POLICE OFFICERS have hundreds of reasons they can use as a pretext for pulling over Black people, everything from a high-mount brake light that’s not working to a Washington football team license plate frame that partially obscures a license plate. The way Virginia law works right now, officers don’t need to be certain that a violation of the law is happening. All they need is essentially a hunch that a parking tag from Fort Lee might be obstructing a driver’s view of the road.
“The reason they’re pulling cars over at 11 o’clock at night is not because they’re worried about signaling,” said Andrew Elders, a deputy public defender for Fairfax County. "It’s because it’s part of their drug-enforcement strategy.”

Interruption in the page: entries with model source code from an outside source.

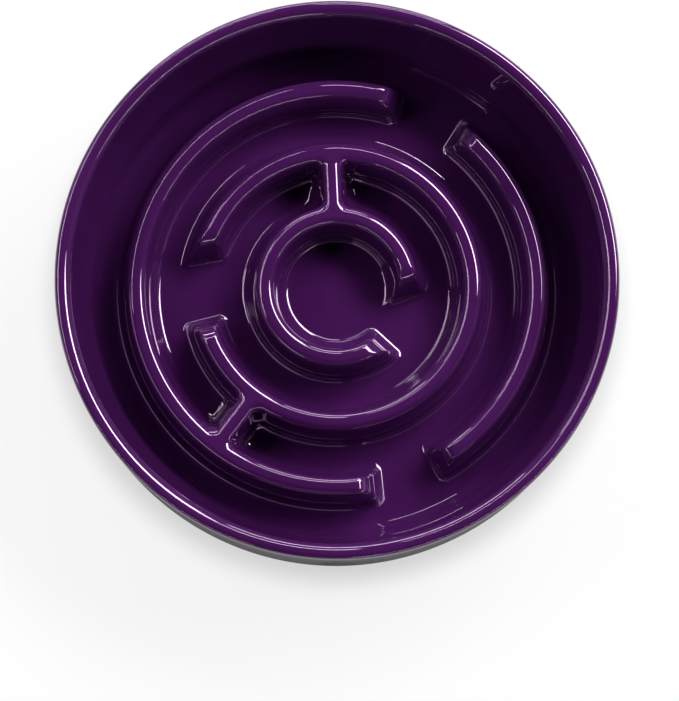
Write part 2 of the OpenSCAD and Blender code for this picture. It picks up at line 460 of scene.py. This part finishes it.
def arc(centre, r, start, end, hollow=False):
    """Points of a profile as (radius, height, normal), along an arc."""
    steps = max(2, math.ceil(abs(end - start) / RIM_ARC_STEP))
    side = -1 if hollow else 1
    points = []
    for i in range(steps + 1):
        a = start + (end - start) * i / steps
        c, s = float(cos(a)), float(sin(a))
        points.append((centre[0] + r * c, centre[1] + r * s, side * c, side * s))
    return points


def straight(a, b, steps):
    """Points between the last of one arc and the first of the next."""
    return [
        tuple(p + (q - p) * i / steps for p, q in zip(a[:2], b[:2])) + a[2:]
        for i in range(1, steps)
    ]


CAVITY_TOP_Z = (skirt_back_r(0) - wall_back_r(0) - CAVITY_TOP_W) / float(
    tan(WALL_DRAFT) - tan(SKIRT_TAPER)
)


def rim_profile():
    """From the edge of the floor over the rim, down the skirt and back beneath."""
    fillet_c = (wall_r(FLOOR_Z) - float(rounding_run(FLOOR_FILLET, WALL_DRAFT)), FLOOR_Z + FLOOR_FILLET)
    edge_z = SKIRT_GAP + SKIRT_T / 2
    edge_c = (skirt_r(edge_z) - SKIRT_T / 2, edge_z)
    top_z = CAVITY_TOP_Z - CAVITY_ROUND
    cavity_top = (skirt_back_r(CAVITY_TOP_Z) + wall_back_r(CAVITY_TOP_Z)) / 2
    parts = [
        arc(fillet_c, FLOOR_FILLET, 270, 360 - WALL_DRAFT, hollow=True),
        arc(RIM_INNER_C, RIM_INNER_ROUND, 180 - WALL_DRAFT, 90),
        arc(RIM_OUTER_C, RIM_OUTER_ROUND, 90, -SKIRT_TAPER),
        arc(edge_c, SKIRT_T / 2, -SKIRT_TAPER, -180 - SKIRT_TAPER),
        arc((cavity_top, top_z), CAVITY_TOP_W / 2, -SKIRT_TAPER, 180 - WALL_DRAFT, hollow=True),
        arc(fillet_c, FLOOR_FILLET + WALL_T, 360 - WALL_DRAFT, 270),
    ]
    profile = list(parts[0])
    for part, steps in zip(parts[1:], PROFILE_STEPS):
        profile += straight(profile[-1], part[0], steps) + part
    return profile


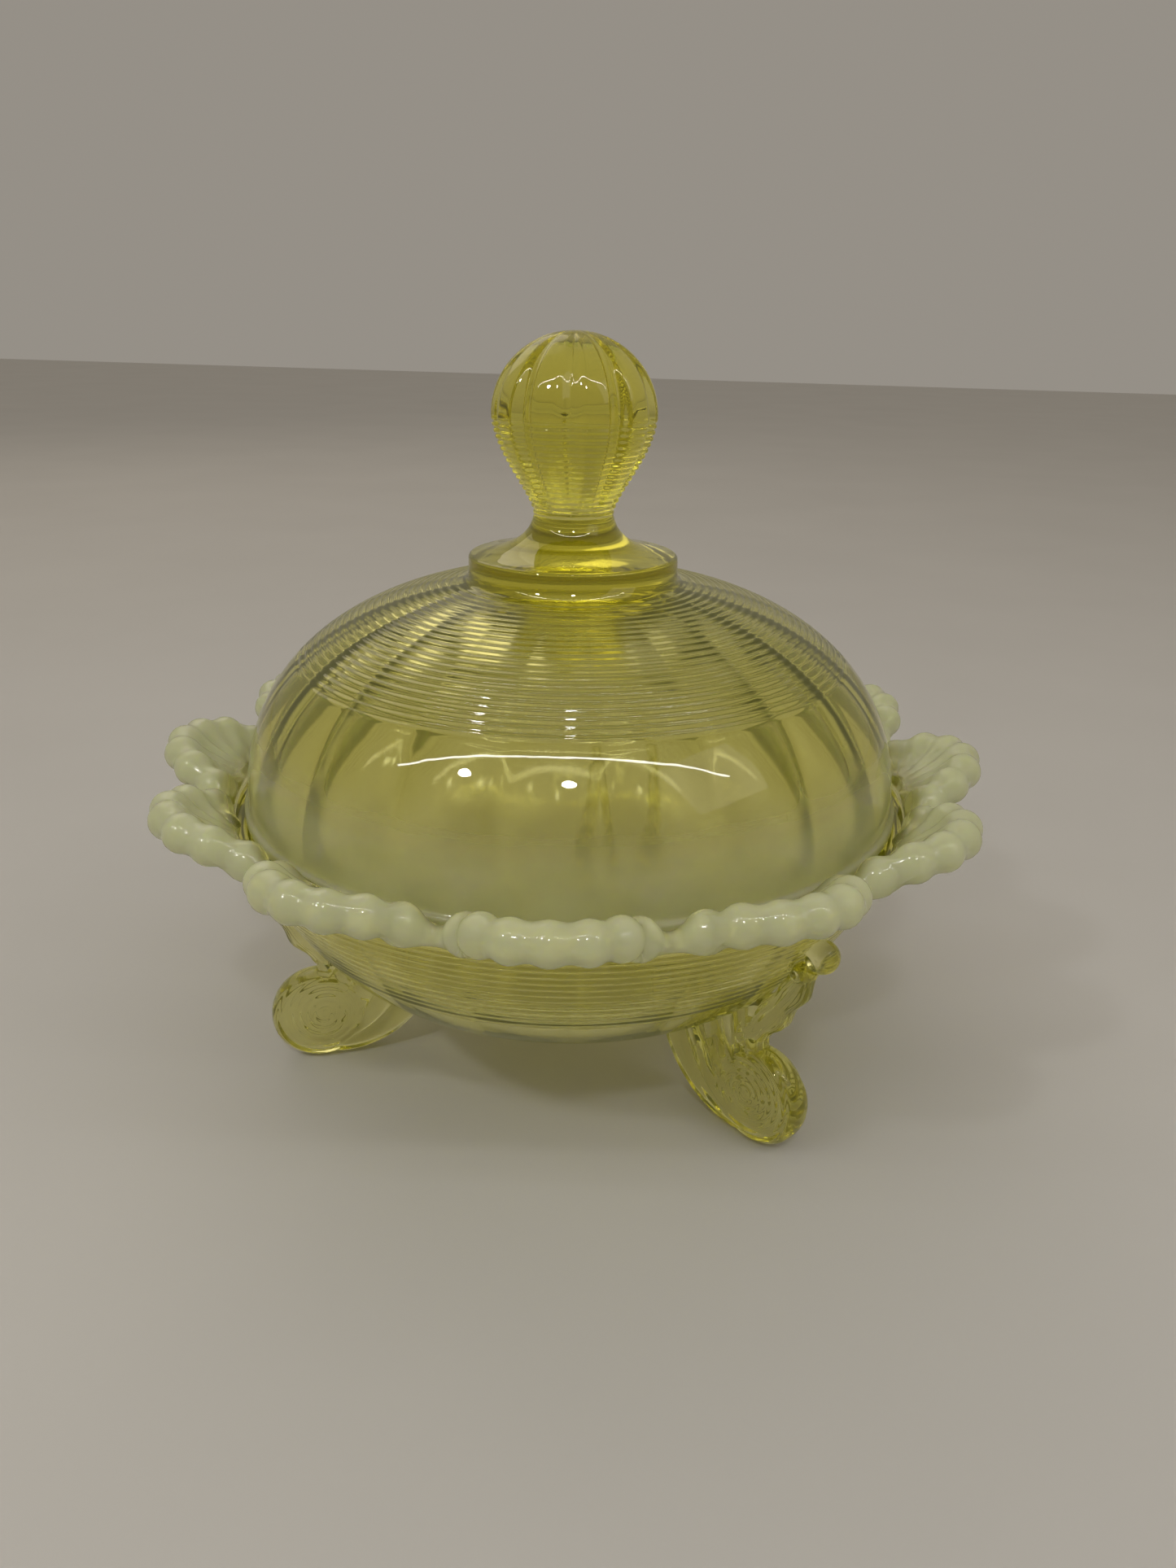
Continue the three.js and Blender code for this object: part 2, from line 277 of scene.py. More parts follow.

Elders remembers a case back in 2006, when he represented a man who was pulled over because he had an object dangling from his rearview mirror. The officer found drugs in the car, and the man was charged with possession of marijuana. When the case got to court, the police officer could not remember anything about the dangling object that served as the pretext to the traffic stop — nothing about what it was or how big it was or where it was. Elders tried to suppress the evidence gathered in the stop, but the judge allowed the case to move forward anyway.
“Nobody in my neighborhood gets pulled over for that stuff, and that’s what this is all about,” said Elders. "It’s not about the thing. It’s about stopping the person in the car and wanting to ask them some questions because you think they are the kind of person who might be committing a crime.”